New Open-Source Tool for AI Trust Released
A new open-source tool called TrustPlane has been released to serve as an "AI trust control plane" for LLM-based systems. It's designed to help engineering teams operationalize transparency and risk management, which is critical for products serving children.
TrustPlane is built on an open-source epistemic scoring engine called CognOS, developed by Base76 Research Lab. This engine evaluates every LLM request for epistemic uncertainty before it reaches the user, assigning a score based on a formula that considers prior confidence and uncertainty factors. Based on this score, each request is dispositioned as PASS, REFINE, ESCALATE, or BLOCK. The underlying framework for the scoring model has been peer-reviewed and is detailed in publications on Applied AI Philosophy.

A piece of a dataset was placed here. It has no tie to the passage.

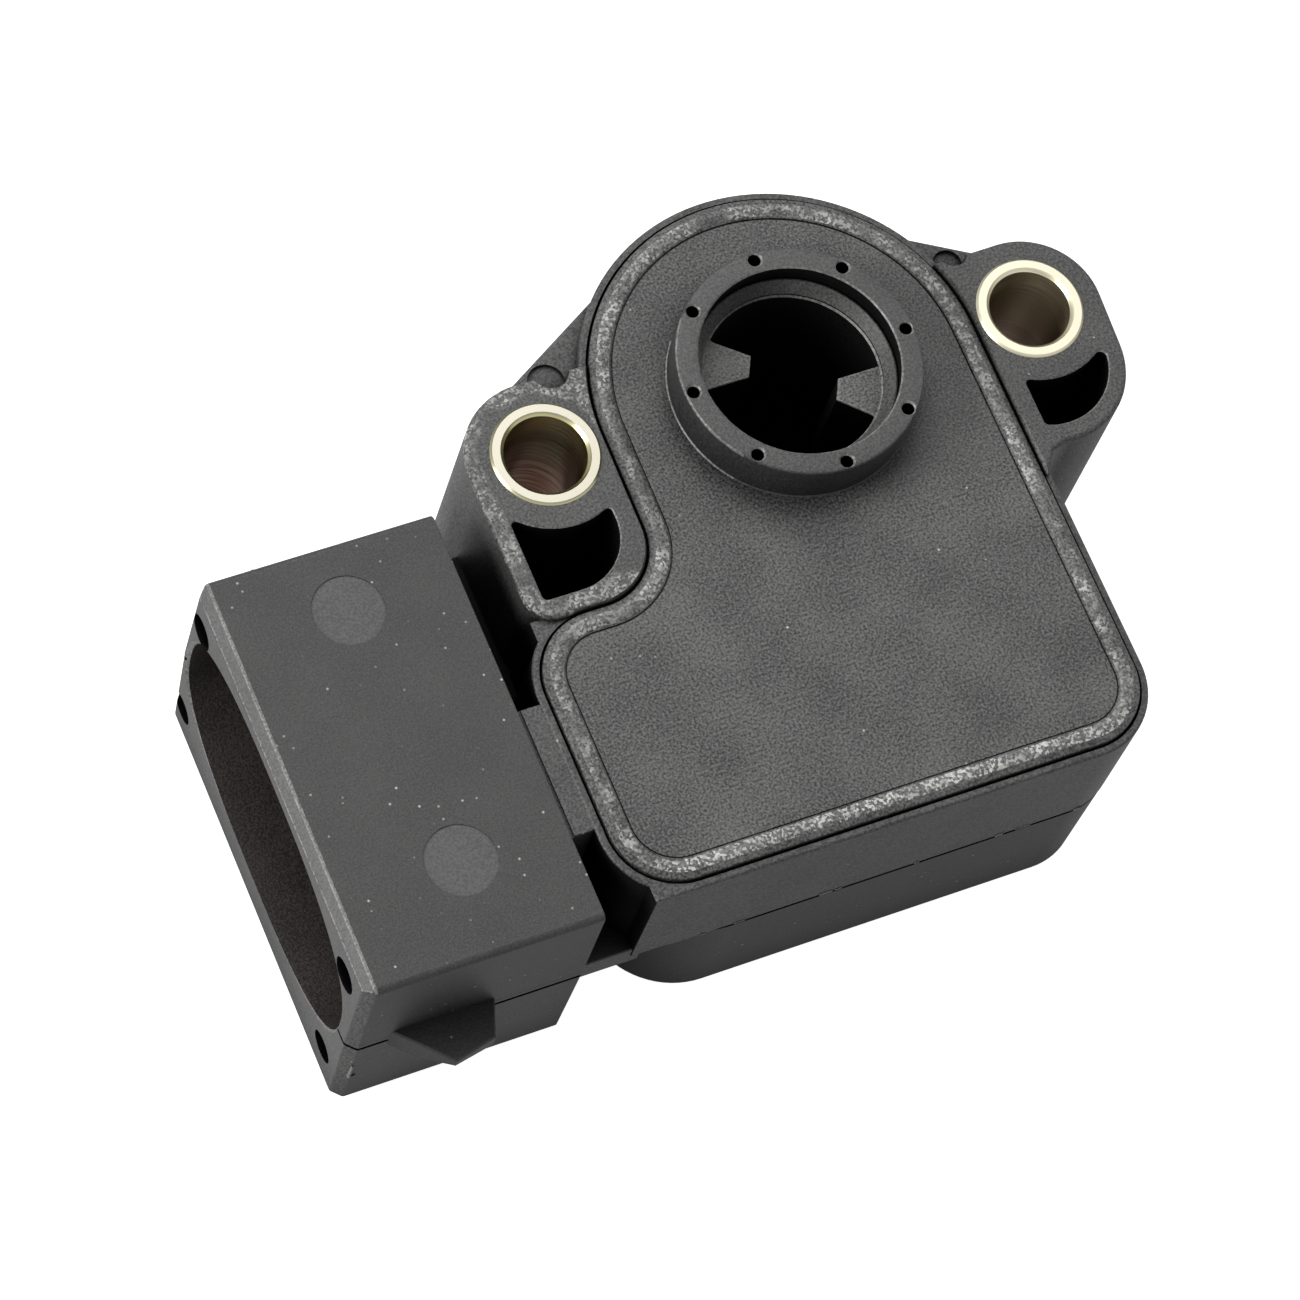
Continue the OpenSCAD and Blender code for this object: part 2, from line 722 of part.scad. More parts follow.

This provides a theoretical and auditable foundation for the risk management process. Every decision made by TrustPlane is assigned a trace ID and recorded in an audit log, creating an immutable record for compliance and legal teams. For situations requiring human intervention, TrustPlane can trigger webhooks to incident management systems when a request is escalated or blocked. This ensures that potential issues are flagged for human review before they impact the end-user. The system supports pluggable providers, including Ollama, OpenAI, Anthropic, and Groq. The focus on child safety in AI is a growing concern, with organizations and governments calling for a "duty of care" from tech companies. Frameworks like the UK's Online Safety Act and the EU's Digital Services Act are increasing pressure on platforms to implement robust safety measures. For products serving children, this includes conducting clear risk assessments, having formal complaint mechanisms, and ensuring transparency in AI safety policies. Key risks for children identified in relation to generative AI include exposure to harmful content, sexual grooming, cyberbullying, and sextortion. To mitigate these, experts recommend a combination of robust content filtering, age-assurance mechanisms, and the labeling of AI-generated content. The National Institute of Standards and Technology (NIST) has been directed to develop risk management profiles for AI products likely to be accessed by children. Building AI for children presents unique challenges, including data privacy concerns and the potential for algorithmic bias to negatively impact developmental assessments. Ensuring the validity and reliability of AI models is critical, as inaccuracies can lead to misinterpretations of a child's learning progress. There's a recognized need for AI developers to engage with child safety experts, psychologists, and educators throughout the design and training process.